You seem to believe that the oil industry consists of vicious subhumans or something that need to be forced to do the right thing even when the right thing co-incides with their economic self-interest.


Problem is pipelines are a regulatory nightmare to build, even in texas. It is getting even harder to build because so much pressure has been focused towards renewables. The northeast has the same issue. Opposition to natural gas pipelines means gas shortage in winter months. They retired their coal plants and now use diesel generators for peak load.


Building out pipelines usually involves eminent domain issues.

It is a tough sell to have one’s property confiscated by the government on behalf of a for-profit entity, especially if lacking funds for legal counsel.


They take land to sell to developers to build strip malls, luxury condos or mixed use buildings (whichever happens to be politically fashionable that minute) often enough that taking it for an actual utility should be no issue.

The problem is that you have a bunch of people who are militantly against anything fossil fuel because it's part of their political identity who get their politicians to block any fossil fuel utility project.

Sure, fossil fuels aren't good in the long term but only an idiot would deny that having more natgas available cheaply resulting in less power being generated by and fewer people heating their house with oil is a significant improvement over the status quo.


I have a brother going through this right now. They want to build pipeline on his property.

He can't really say no because of eminent domain, but he has a lawyer and is fighting for a fair contract (pay for everything they break/destroy etc when building it). Most people are SOL.


The land isn't confiscated. The owner still owns the land and gets a royalty for the pipeline being there.


That is depressing.


Not sure if you're responding to me or someone else but I did work at an Enron pipeline subsidiary back in the day and heard all the stories of slapped together wellhead gas collection that was literally plumbed with household-grade PVC pipe. It really came up in the context of operators looking to break out of those contracts because at the time gas was getting expensive enough they wanted to sell direct rather than through the aggregator who had plumbed up all the wellheads and locked them in to some low-paying contracts.

And as I mentioned in the linked article now folks are flaring because it's cheaper than connection even if there's one available. From their perspective breaking contacts back then and flaring off now are just good business, so yes I 100% believe they'll do what's in their own economic self-interest.

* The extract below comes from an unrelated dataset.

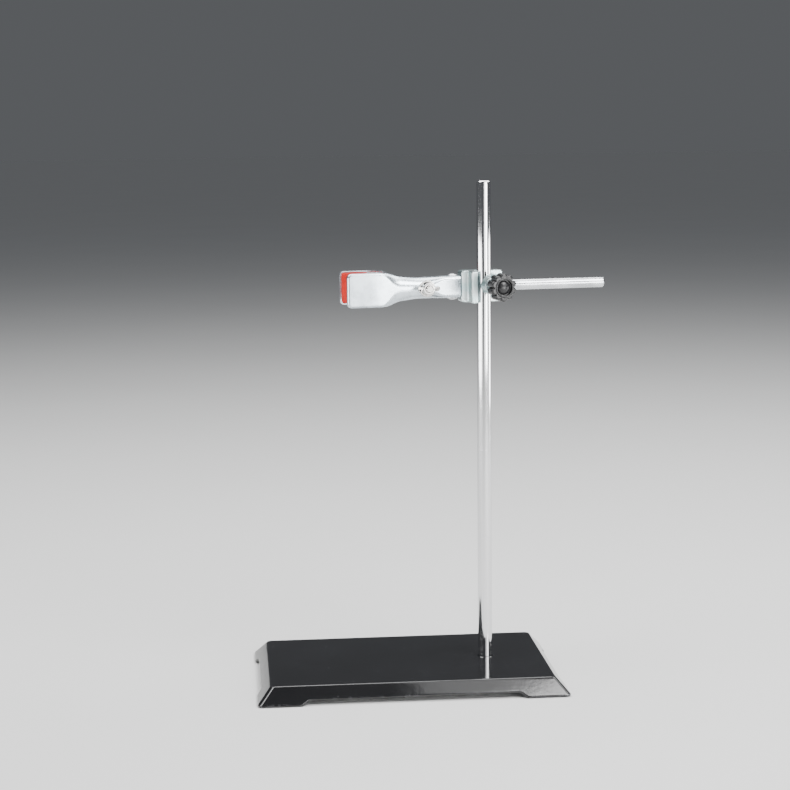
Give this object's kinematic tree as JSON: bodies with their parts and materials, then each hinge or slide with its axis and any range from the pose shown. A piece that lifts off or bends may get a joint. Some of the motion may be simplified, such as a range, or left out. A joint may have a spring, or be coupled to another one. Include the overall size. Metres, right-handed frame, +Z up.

If you happen to believe in global warming, then whether flaring that gas is in their own long term self interest is a separate conversation.

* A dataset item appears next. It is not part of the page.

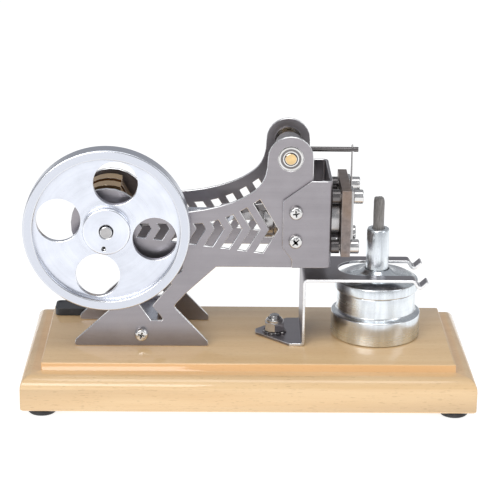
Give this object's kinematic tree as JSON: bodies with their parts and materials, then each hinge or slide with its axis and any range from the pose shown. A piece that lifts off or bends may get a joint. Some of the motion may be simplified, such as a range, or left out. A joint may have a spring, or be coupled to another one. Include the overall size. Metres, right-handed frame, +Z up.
{
  "type": "flame licker engine model",
  "caption": "Small flame-licker vacuum engine on a moulded wooden base, with a spoked-out disc flywheel, twin side plates, sliding valve and a spirit burner.",
  "frame": {"origin": "middle of the base's footprint, on the surface that the rubber feet stand on", "axes": "+X along the base from the flywheel end to the burner end, +Y away from the flywheel's side, +Z up"},
  "size_m": [0.19, 0.086, 0.1147],
  "materials": {
    "wood": "pale pine or beech under satin lacquer",
    "rubber": "black rubber",
    "black_plastic": "black name plate with no text",
    "stainless": "satin stainless sheet with bright cut edges",
    "aluminium": "turned and polished aluminium",
    "nickel": "bright nickel-plated fasteners and bearings",
    "brass": "turned brass",
    "steel": "ground steel",
    "iron": "dark rough brown-grey plate",
    "felt": "grey wick"
  },
  "bodies": {
    "frame": {"base_board": "wood", "foot_front_left": "rubber", "foot_front_right": "rubber", "foot_rear_left": "rubber", "foot_rear_right": "rubber", "name_plate": "black_plastic", "side_plate_front": "stainless", "side_plate_rear": "stainless", "head_bracket": "stainless", "burner_bracket": "stainless", "foot_block": "aluminium", "foot_screw_front": "nickel", "foot_screw_rear": "nickel", "bracket_screw_front_upper": "nickel", "bracket_screw_front_lower": "nickel", "bracket_screw_rear_upper": "nickel", "bracket_screw_rear_lower": "nickel", "head_screw_upper_front": "nickel", "head_screw_upper_rear": "nickel", "head_screw_lower_front": "nickel", "head_screw_lower_rear": "nickel", "rocker_bearing_front": "nickel", "rocker_bearing_rear": "nickel", "crank_bearing_front": "nickel", "crank_bearing_rear": "nickel", "lock_nut": "nickel", "base_screw_front": "steel", "base_screw_rear": "steel", "cylinder": "steel", "standoff_upper_front": "steel", "standoff_upper_rear": "steel", "standoff_lower_front": "steel", "standoff_lower_rear": "steel", "valve_guide": "steel", "toothed_washer": "steel", "bracket_bolt": "steel", "port_plate": "iron"},
    "crank": {"crankshaft_front": "steel", "crankshaft_rear": "steel", "crank_disc_front": "brass", "crank_disc_rear": "brass", "crank_pin": "steel", "eccentric": "brass", "flywheel": "aluminium", "flywheel_grub_screw": "steel"},
    "con_rod": {"con_rod": "aluminium"},
    "push_rod": {"push_rod": "steel"},
    "piston": {"piston": "steel", "wrist_pin": "steel"},
    "rocker": {"rocker_shaft": "brass", "rocker_hub": "steel", "rocker_rod": "steel", "drop_arm": "steel"},
    "valve": {"valve_plate": "steel", "valve_wire": "steel"},
    "burner": {"burner_tank": "aluminium", "burner_cap": "aluminium", "wick_tube": "aluminium", "wick": "felt"}
  },
  "joints": [
    {"name": "crank_spin", "type": "hinge", "parent": "frame", "child": "crank", "pos_m": [-0.0595, 0.0012, 0.0763], "axis": [0, 1, 0], "continuous": true},
    {"name": "con_rod_pivot", "type": "hinge", "parent": "crank", "child": "con_rod", "pos_m": [-0.0525, 0.0012, 0.0763], "axis": [0, 1, 0], "continuous": true},
    {"name": "push_rod_pivot", "type": "hinge", "parent": "crank", "child": "push_rod", "pos_m": [-0.0595, -0.0111, 0.07386], "axis": [0, 1, 0], "continuous": true},
    {"name": "piston_slide", "type": "slide", "parent": "frame", "child": "piston", "axis": [1, 0, 0], "range_m": [-0.014, 0]},
    {"name": "rocker_pivot", "type": "hinge", "parent": "frame", "child": "rocker", "pos_m": [0.0166, 0.0012, 0.1052], "axis": [0, 1, 0], "range_deg": [-7, 7]},
    {"name": "valve_slide", "type": "slide", "parent": "frame", "child": "valve", "axis": [0, 0, 1], "range_m": [-0.0033, 0.0033]},
    {"name": "burner_slide", "type": "slide", "parent": "frame", "child": "burner", "axis": [1, 0, 0], "range_m": [-0.005, 0]}
  ],
  "couplings": [
    {"joint": "con_rod_pivot", "follows": "crank_spin", "ratio": -1},
    {"joint": "push_rod_pivot", "follows": "crank_spin", "ratio": -1},
    {"joint": "valve_slide", "follows": "rocker_pivot", "m_per_rad": -0.0265}
  ]
}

> You seem to believe that the oil industry consists of vicious subhumans or something that need to be forced to do the right thing even when the right thing co-incides with their economic self-interest.

Their economic short term interest, yes. Gas burned off wastefully is not available in the future and we have this small global warming problem.

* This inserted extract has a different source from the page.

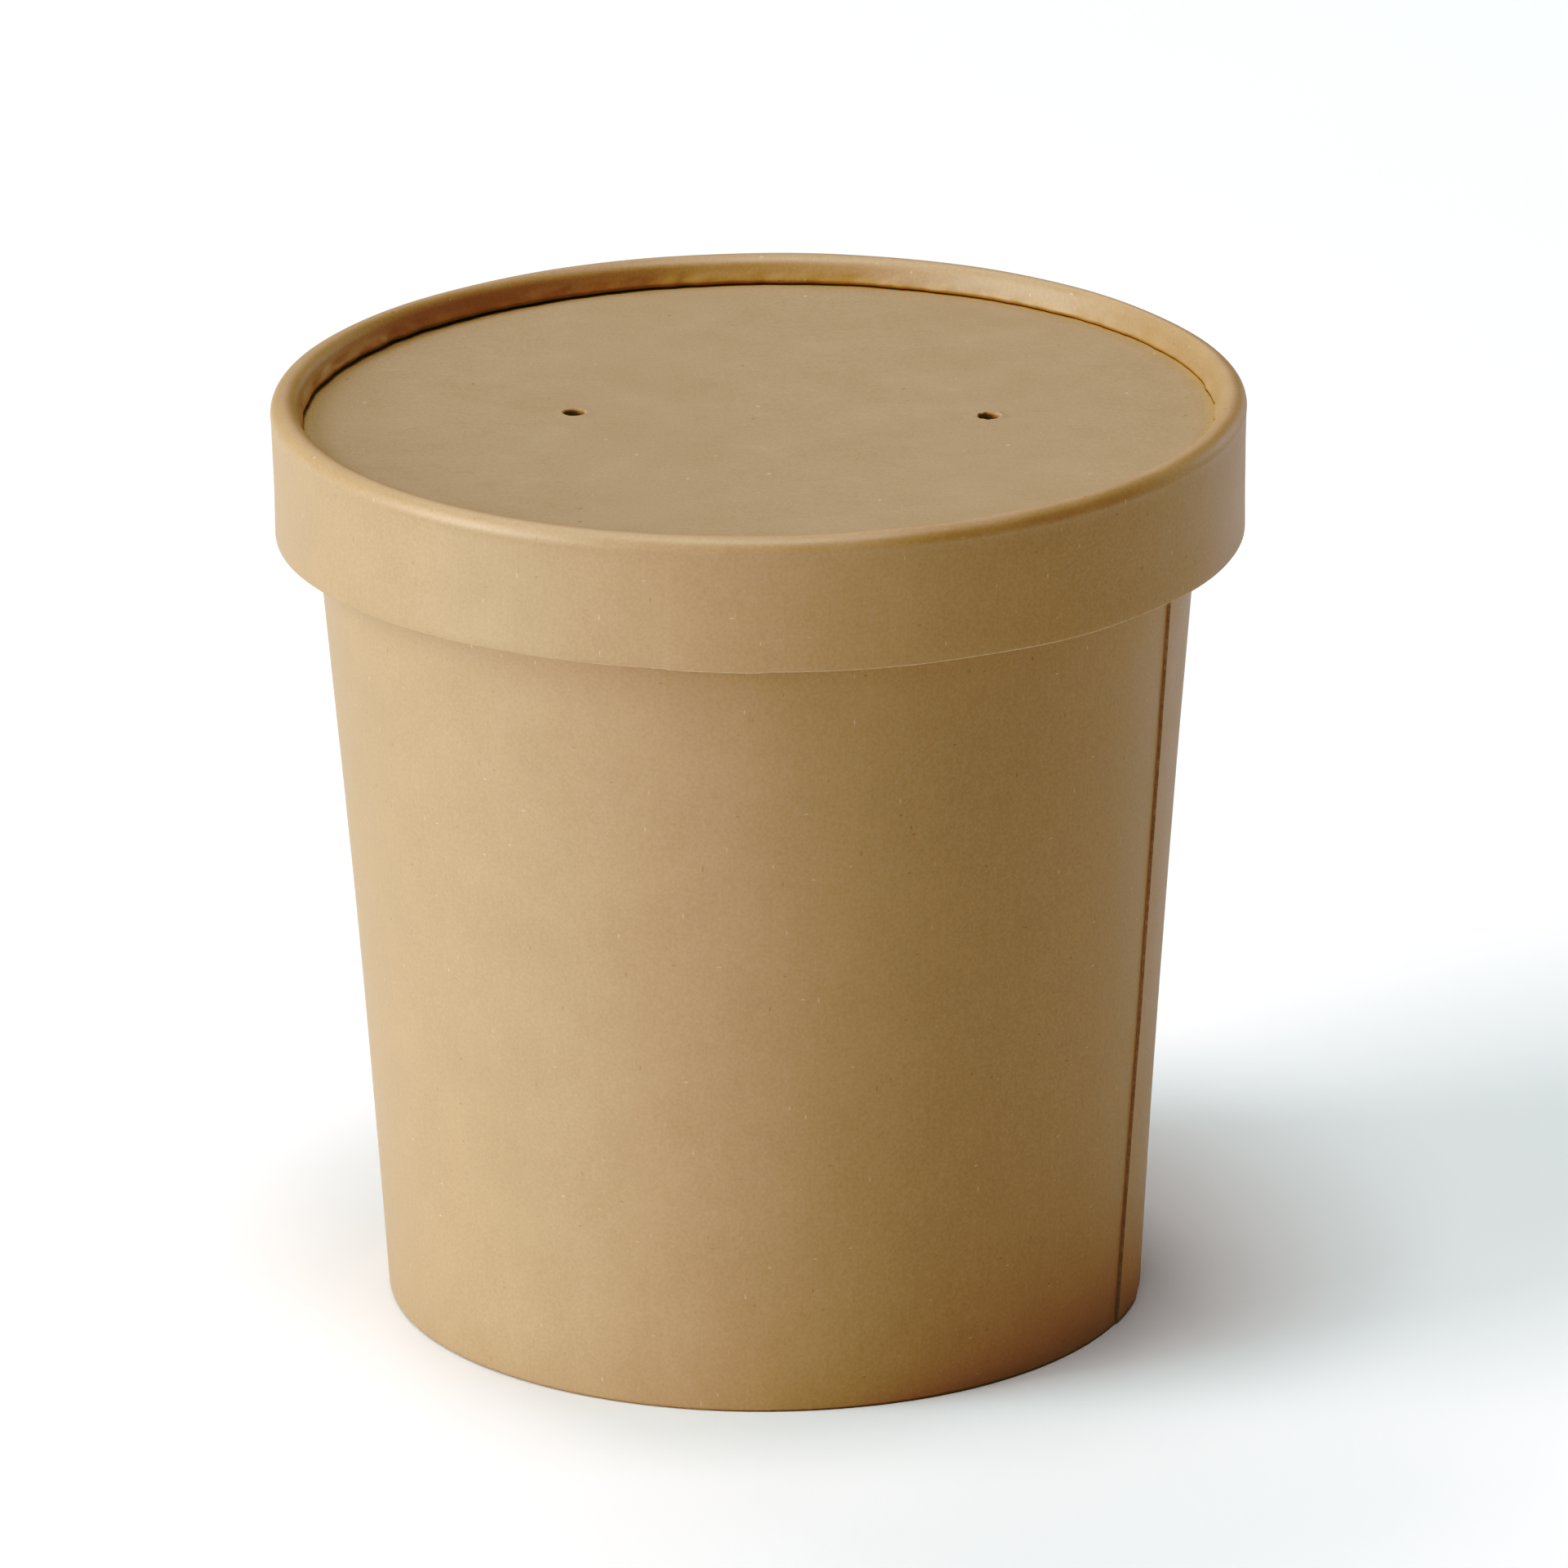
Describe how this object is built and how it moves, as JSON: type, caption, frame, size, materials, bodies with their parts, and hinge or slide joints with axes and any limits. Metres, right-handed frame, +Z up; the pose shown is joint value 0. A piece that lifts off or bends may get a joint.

The right thing (not flaring the gas) doesn't coincide with their economic self-interest, that's why they're doing it in the first place!


private companies pay for the pipelines.


Another annoying thing is that flaring pollutes more than running a peaker. Literally win/win.


I was one of the first Griddy engineers (though I’m no longer there). We would have people call & complain when the cost for a day was much less & they had AC blasting. I wonder how the customer support reps are dealing with all of this.


Can't answer the small question, but they did send out an email that they're going to tighten their marketing budget for a bit and comp/refund everyone's $9.99 membership fee for the month.

Griddy's communication efforts have generally grown increasingly proactive since we joined in June 2017, and they have been very proactive over the past ~10 days. They sent informational emails on the 6th, 9th, 12th, 13th, and 14th notifying us about upcoming high-price/demand periods, what hours things are expected to spike, and providing suggestions for avoiding/mitigating energy use.


And another a few minutes ago for the 15th :)


I just keep switching companies for the lowest, fixed-rate, new customer plans.

It's faster to do that than to go on the phone and complain or ask for a "discount" (where you would still be paying more).

(I don't know about other states, but this is extremely easy to do in Texas.)


> But how do you sell the idea of investment to flatten energy prices in an unregulated market?

It seems you sell it as the article is saying: at peak times you'll be selling it at $9 (ok maybe less) but that might be enough to justify the investment.


Indeed. This is why Dinorwig (the Welsh power station) is profitable. When electricity is cheap they buy it, and put electricity in and it pumps water up to an artificial lake, when prices rise they stop, and when the price rises still further that's their cue to drop water from the lake back through the system to make electricity for sale.

You can do the maths "Hmm, we need to make £2 per MWh of electricity at least once per day for this business to make sense" and look at price charts and say "Yup, that's feasible, today we will buy any time it's below £30 until we're full and we'll sell any time it's above £35 until we're empty" and make plenty of money. If only conveniently located mountain lakes were more common we'd probably have these everywhere.

The price decisions are tricky though, imagine you decide you should sell for £40 today, and then the wind just doesn't stop blowing at sea and offshore wind turbines (which will sell for any price at any time since their power is basically free) keep the price below £38 all day. You end the day with zero income. Not a game for people with limited capital reserves. Or you decide to buy once it falls below £40 on another day, but then every AC unit in the country is running non-stop and the cloud sit, unmoving but blocking the sun, prices sit above £50 all day. Again no income.

It wasn't built to make a profit, the government built it because it's a Black Start facility, ie it's one way to "boot up" the electricity grid if it fails and you need to start over from no electricity. But now it's privately owned by a French corporation and increasing use of renewables means more minute-by-minute price fluctuations to profit from.


I am confused, are some consumers actually paying $90.00 per kw/h?


That would be $9.00 per kWh, not "$90.00 per kw/h" which is both the wrong amount and the wrong way to write the unit.

And yes, some cosumers may have chosen to be billed at spot prices like this, though probably not very many, and of course since it's spot pricing they were charged it back then, not now when you're writing this and the wholesale price is more normal.


The Griddy rate was pegged at $8.99/kwh for about an hour and 15 minutes.